Fin décembre, après le match face au Club Bruges, le médian de l’Antwerp Faris Haroun découvrait un tweet raciste à son égard. Celui-ci émanait sans doute d’un illustre anonyme planqué derrière son téléphone. Malheureusement, des incidents du genre sont fréquents. En Angleterre, ces derniers temps, on ne compte plus les cas. Marcus Rashford, Anthony Martial (tous deux de Manchester United) et Reece James (Chelsea) y ont été confrontés. Pour The Guardian, c’est un phénomène comparable à celui du hooliganisme, dans les années 70 et 80. À l’époque, les gamins se prenaient pour des hommes parce qu’ils se tapaient dessus. Maintenant, ils agissent en ligne. Un jour, un type a jeté une pierre dans la vitre de la maison de Frank De Bleeckere. Dernièrement, l’arbitre anglais Mike Dean a été menacé de mort sur internet.

« Les réseaux sociaux, c’est une arme à double tranchant », dit Timothy Robeers, professeur en sciences de la communication à l’Université d’Anvers. « Ils donnent une tribune à chacun, mais renforcent aussi le sentiment de nous contre eux. Les fans s’affrontent sur un champ de bataille virtuel. »
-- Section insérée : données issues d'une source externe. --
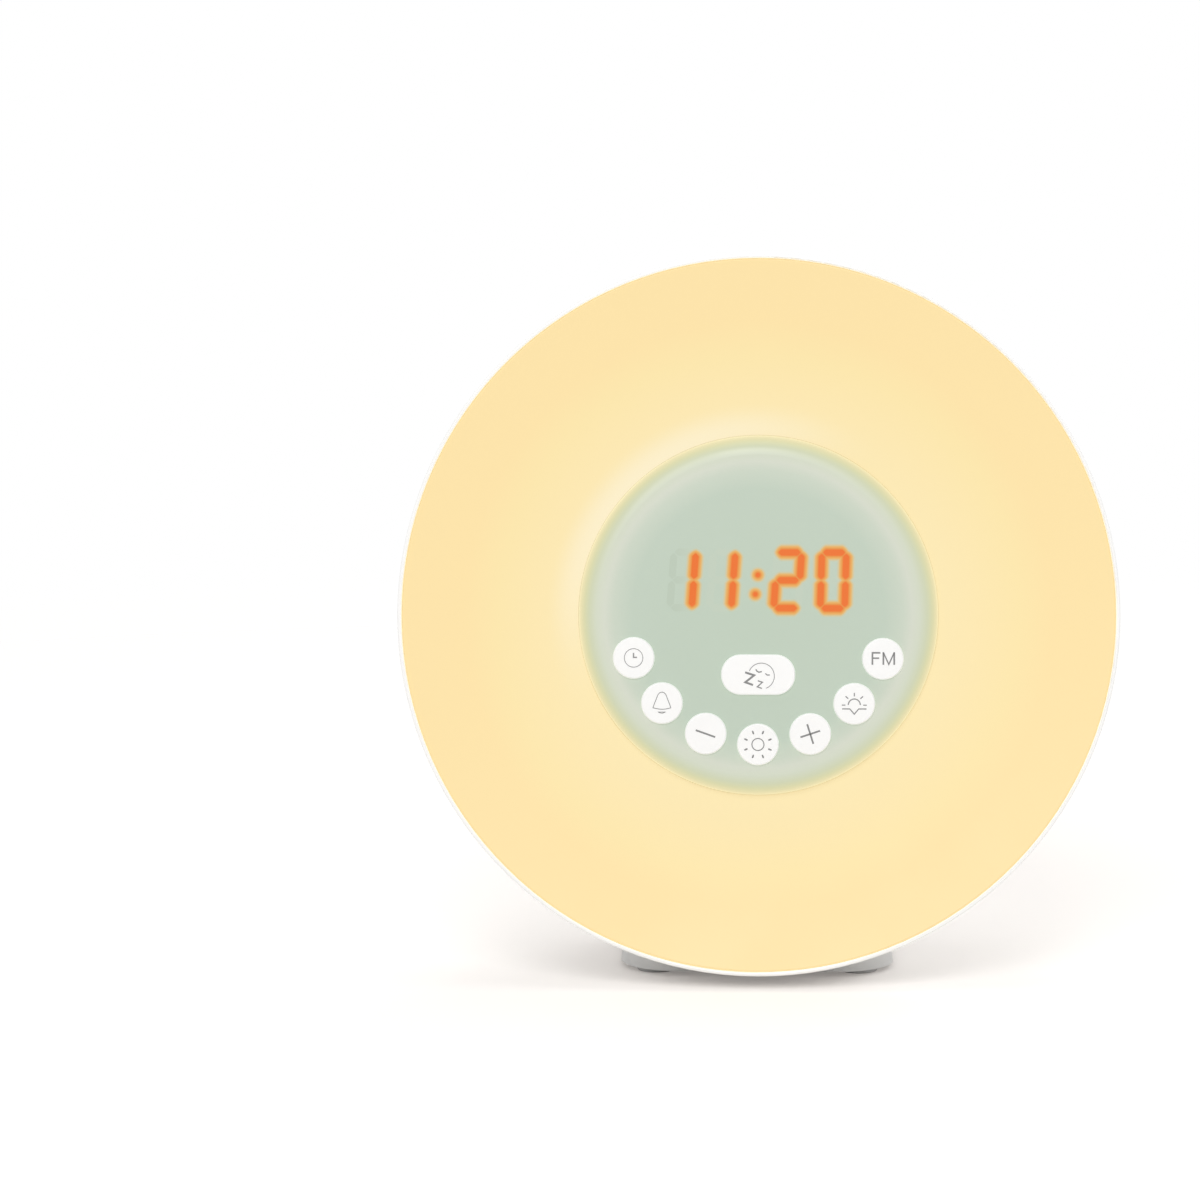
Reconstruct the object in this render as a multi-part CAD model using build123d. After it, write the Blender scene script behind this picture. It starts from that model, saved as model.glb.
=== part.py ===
from build123d import *

from collections import namedtuple
import math
import os

# A sunrise alarm clock: a round, milky light dish with a clock and eight buttons in its middle,
# leaning back on a foot. Millimetres and degrees.
#
# Nearly everything is drawn in the head's own frame: x to the right, y up the leaning face, and z
# straight out of the face, with z = 0 at the front edge of the trim ring. The foot and its pads are
# drawn in the clock's frame, where z = 0 is the table and the face looks towards -y.

# ---------------------------------------------------------------- driving dimensions
face_diameter = 172.0  # outside of the trim ring
face_lean = 8.0  # degrees that the face leans back
body_depth = 71.0  # front edge of the trim ring to the rear face, along the axis
table_gap = 1.5  # between the table and the lowest point of the round body

slip = 0.2  # clearance between mouldings that are pushed together
sink = 0.2  # how far ribs and bosses reach into the wall that they grow from

Screw = namedtuple("Screw", "radius length head_radius head_height")
dish_screw = Screw(1.1, 7.0, 2.2, 1.5)
board_screw = Screw(1.1, 7.0, 2.3, 1.5)
light_screw = Screw(1.1, 6.0, 2.2, 1.4)
case_screw = Screw(1.45, 5.2, 2.9, 1.8)
clamp_screw = Screw(1.0, 3.0, 4.2, 1.2)
foot_screw = Screw(1.45, 25.0, 2.9, 1.8)
thread_slip = 0.02  # clearance between a screw's thread and the hole that it bites into
shank_slip = 0.25  # clearance between a screw and a hole that it passes through
hole_spare = 0.3  # depth of a blind hole beyond the end of its screw

trim_lip = 1.0  # width of the trim ring seen from the front
trim_wall = 3.0  # thickness of the ring behind its lip
trim_depth = 9.0  # front edge to the joint with the rear shell
trim_round = 0.4
seam_round = 0.3  # of both edges where the trim ring meets the rear shell
spigot_wall = 1.4
spigot_depth = 2.0

dish_wall = 2.2  # milky light dish
dish_edge_depth = 0.8  # of the dish's outer edge behind the front of the trim ring
dish_fall = 4.8  # how much deeper the dish is at its middle than at its edge
dish_sag = 0.7  # hollow of the dish below a straight cone
dish_edge_round = 0.3
dish_slip = 0.1  # clearance between the dish's edge and the trim ring's lip
collar_wall = 2.2  # tube that goes back from the middle of the dish
ledge_width = 2.3  # ledge inside the collar, which the panel sits on

panel_radius = 42.9
panel_round = 4.6  # radius of the panel's soft front edge
panel_wall = 2.2
panel_depth = 1.0  # of the panel's flat front behind the front of the trim ring
panel_skirt = 12.0  # height of the panel from its front to the ledge
panel_skirt_wall = 2.0
panel_slip = 0.15  # clearance round the panel in the collar

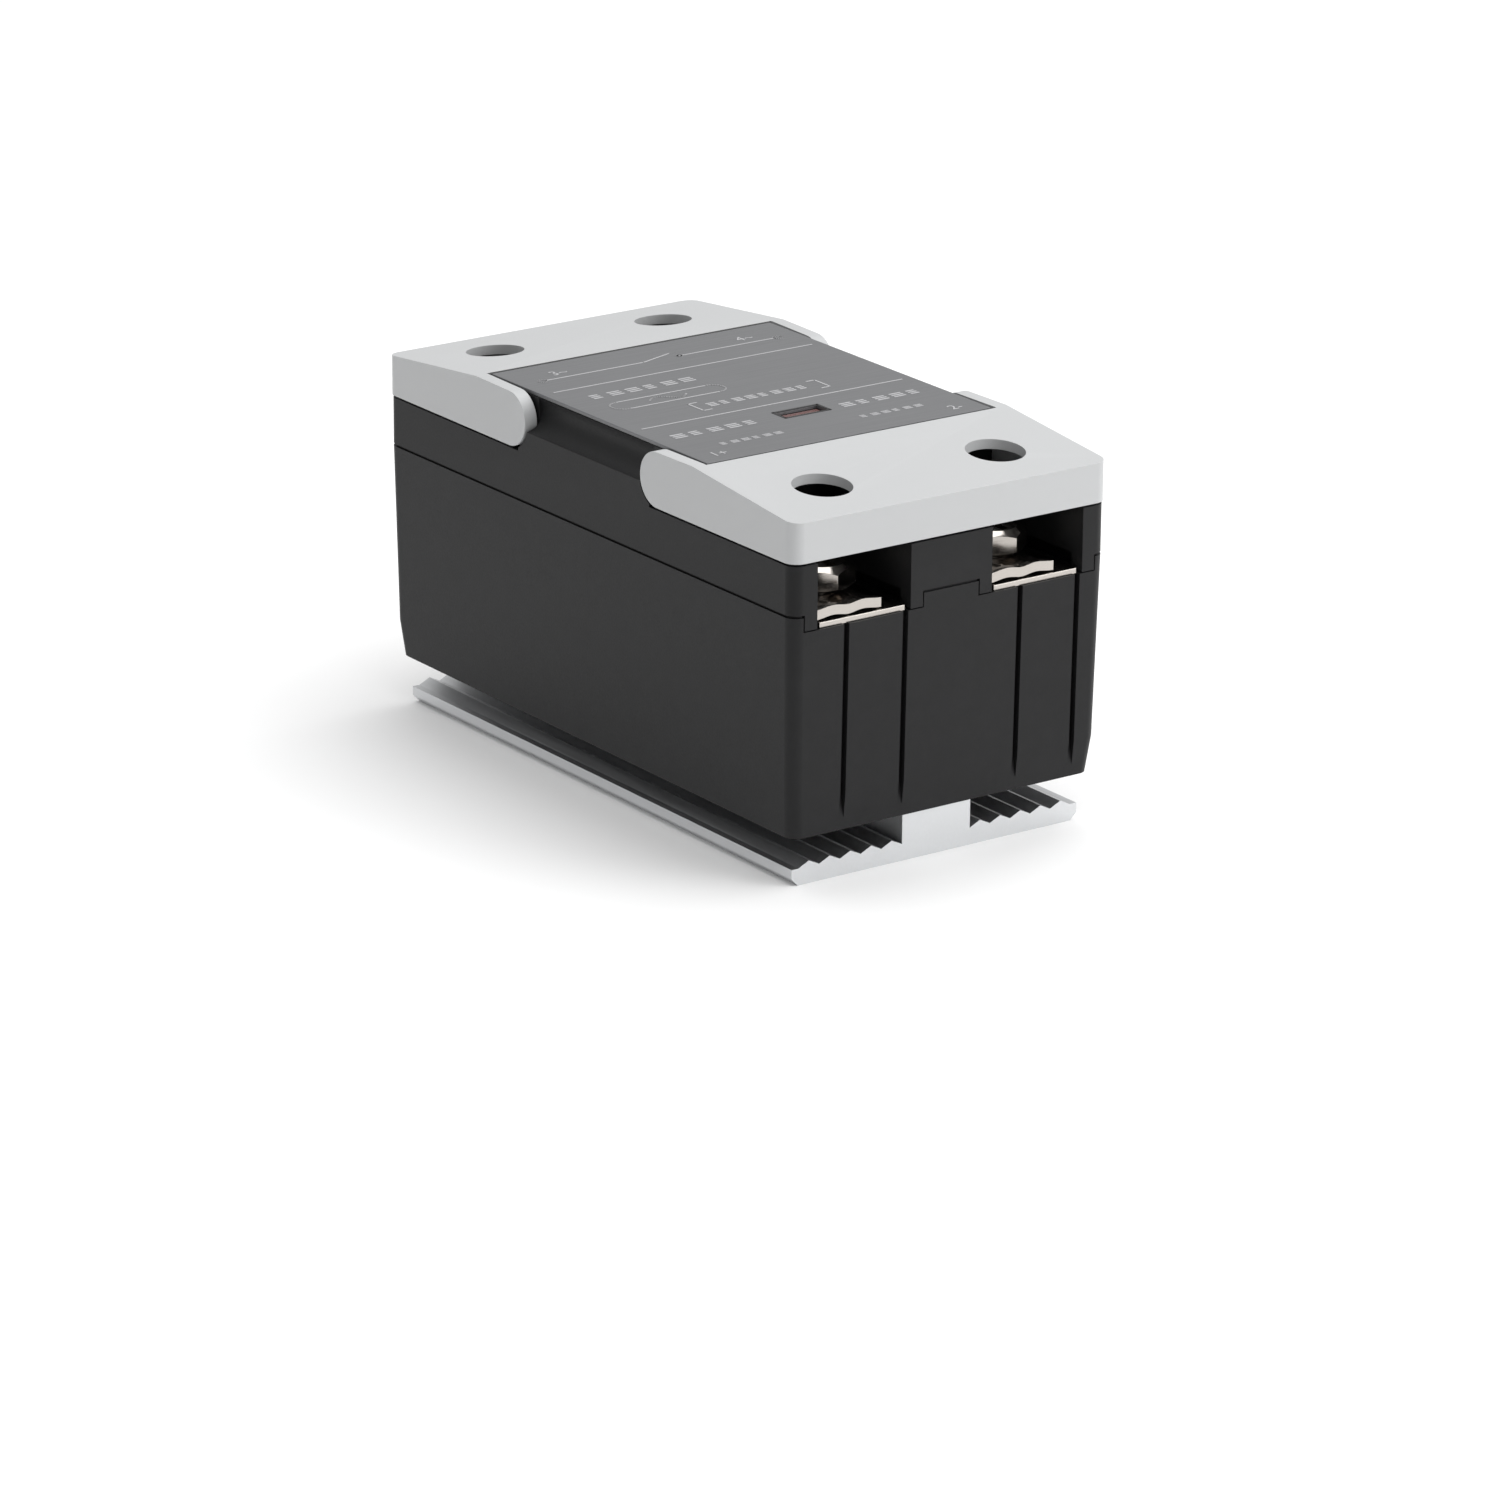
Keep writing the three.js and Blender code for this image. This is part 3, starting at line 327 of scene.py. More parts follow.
def drawn_lines():
    """Long fine streaks, as an extrusion die or a polishing belt leaves."""

    def build(tree, given, out):
        place = tree.nodes.new("ShaderNodeTexCoord").outputs["Object"]
        stretch = node(tree, "ShaderNodeMapping")
        tree.links.new(place, stretch.inputs["Vector"])
        tree.links.new(given.outputs["Stretch"], stretch.inputs["Scale"])
        streaks = node(tree, "ShaderNodeTexNoise", Scale=1.0, Detail=3.0, Roughness=0.7)
        tree.links.new(stretch.outputs[0], streaks.inputs["Vector"])
        stains = node(tree, "ShaderNodeTexNoise", Scale=70.0, Detail=5.0, Roughness=0.6)
        tree.links.new(place, stains.inputs["Vector"])
        bump = node(tree, "ShaderNodeBump", Distance=BUMP_HEIGHT)
        tree.links.new(given.outputs["Depth"], bump.inputs["Strength"])
        tree.links.new(streaks.outputs[0], bump.inputs["Height"])
        tree.links.new(streaks.outputs[0], out.inputs["Streak"])
        tree.links.new(stains.outputs[0], out.inputs["Stain"])
        tree.links.new(bump.outputs[0], out.inputs["Normal"])

    return group_of(
        "Drawn lines",
        [("Stretch", "NodeSocketVector", (2600.0, 40.0, 2600.0)), ("Depth", "NodeSocketFloat", 0.25)],
        [("Streak", "NodeSocketFloat"), ("Stain", "NodeSocketFloat"), ("Normal", "NodeSocketVector")],
        build,
    )


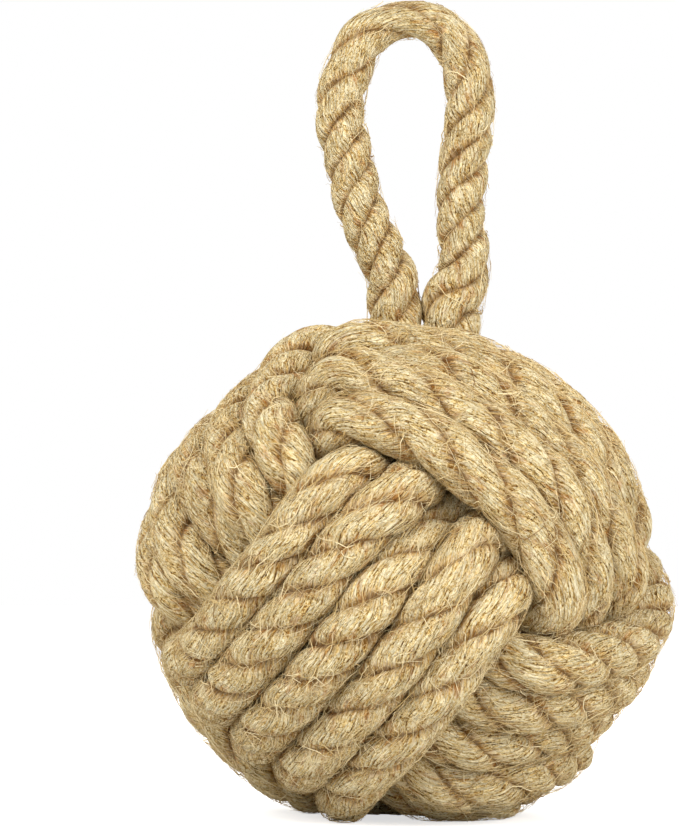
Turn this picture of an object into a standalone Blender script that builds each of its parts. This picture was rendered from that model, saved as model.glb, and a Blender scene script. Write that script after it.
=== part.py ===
"""Rope knot doorstop: one rope woven in three sets of turns round a heavy ball.

The knot stands on a flat pressed into its lowest turns, and the rope's handle
loop stands up from the corner opposite. Units are metres, +Z is up and the
camera of the photograph looks along +Y. The origin is the middle of the
object's box on the surface that it stands on.
"""
import math

import bpy
import numpy as np

MM = 0.001

# The rope and the weight that it goes round
ROPE_DIAMETER = 16.0 * MM
WEIGHT_DIAMETER = 90.0 * MM
SEAT_GAP = 0.3 * MM          # between any two solids that touch
TURN_GAP = 0.55 * MM         # between a turn and the turn beside it
FOOT_SHARE = 0.1             # depth of the foot's flat, in ropes

# How the knot is wound: whole and part turns of each of the three sets
FIRST_TURNS = 5.0
SECOND_TURNS = 5.25
THIRD_TURNS = 5.5
TURN_POINTS = 24
SET_SPREAD = 2.15            # half the width of a set at the start, in ropes
FAR_SPREAD = 2.7             # the far side of the second and the third set
FOOT_DROP = 1.0 * MM         # from the second layer's outside down to the floor

# Where each set starts, in degrees round its own plane: at the corner under the handle,
# at the one behind on the left and at the one in the foot, so that no join shows
FIRST_START = -45.0
SECOND_START = 225.0
THIRD_START = 225.0

# Where the middles of three woven faces look: left, top and front
LEFT_FACE = (-0.829, -0.054, 0.556)
TOP_FACE = (0.490, -0.548, 0.678)
FRONT_FACE = (-0.268, -0.835, -0.481)

# The handle: its legs leave the knot's upper corner, and its plane faces the front
LEG_GAP = 2.5 * MM
LEGS_BESIDE_MIDDLE = 6.6 * MM
LEGS_BEHIND_MIDDLE = 12.0 * MM
ROOT_RISE = 10.0 * MM        # from the second layer's outside to the roots' tops
HANDLE_STEP = 7.0 * MM

# The handle's own shape, beside the middle of its legs and above its pivot
HANDLE_ROUTE = (
    (-11.6 * MM, 6.0 * MM),
    (-16.2 * MM, 15.5 * MM),
    (-20.8 * MM, 25.6 * MM),
    (-24.4 * MM, 41.8 * MM),
    (-27.3 * MM, 57.9 * MM),
    (-23.1 * MM, 74.2 * MM),
    (-15.7 * MM, 81.6 * MM),
    (-4.3 * MM, 83.5 * MM),
    (8.0 * MM, 80.6 * MM),
    (14.4 * MM, 70.9 * MM),
    (15.7 * MM, 57.9 * MM),
    (13.8 * MM, 41.8 * MM),
    (11.8 * MM, 25.6 * MM),
    (12.1 * MM, 15.5 * MM),
    (10.9 * MM, 6.0 * MM),
)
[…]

C’est pourquoi la haine est si présente sur les réseaux sociaux. Robeers sait que des athlètes participant aux Jeux Olympiques font appel à des gens pour s’occuper de leurs réseaux sociaux uniquement afin d’éviter l’impact psychologique de ceux-ci. Car on peut lire les pires choses sur les réseaux sociaux. « À cause du sentiment d’impunité », dit Robeers.

C’est pourquoi, en Angleterre, les joueurs, les clubs et les fédérations appellent les plate-formes et les firmes technologiques qui les gèrent à agir. Même le Prince William se fait entendre. « Nous avons tous la responsabilité de créer un environnement qui ne tolère pas de tels abus », dit-il. Nombreux sont ceux qui estiment que les posts racistes doivent être enlevés plus rapidement et que ceux qui les envoient doivent être bannis. Il serait utile que tous les utilisateurs soient identifiés. Instagram a déjà fait savoir que les utilisateurs qui « insultent les joueurs de football » seraient bannis plus rapidement. En Belgique, la Pro League veut sanctionner toute forme de racisme, en ligne ou non, par une interdiction de stade.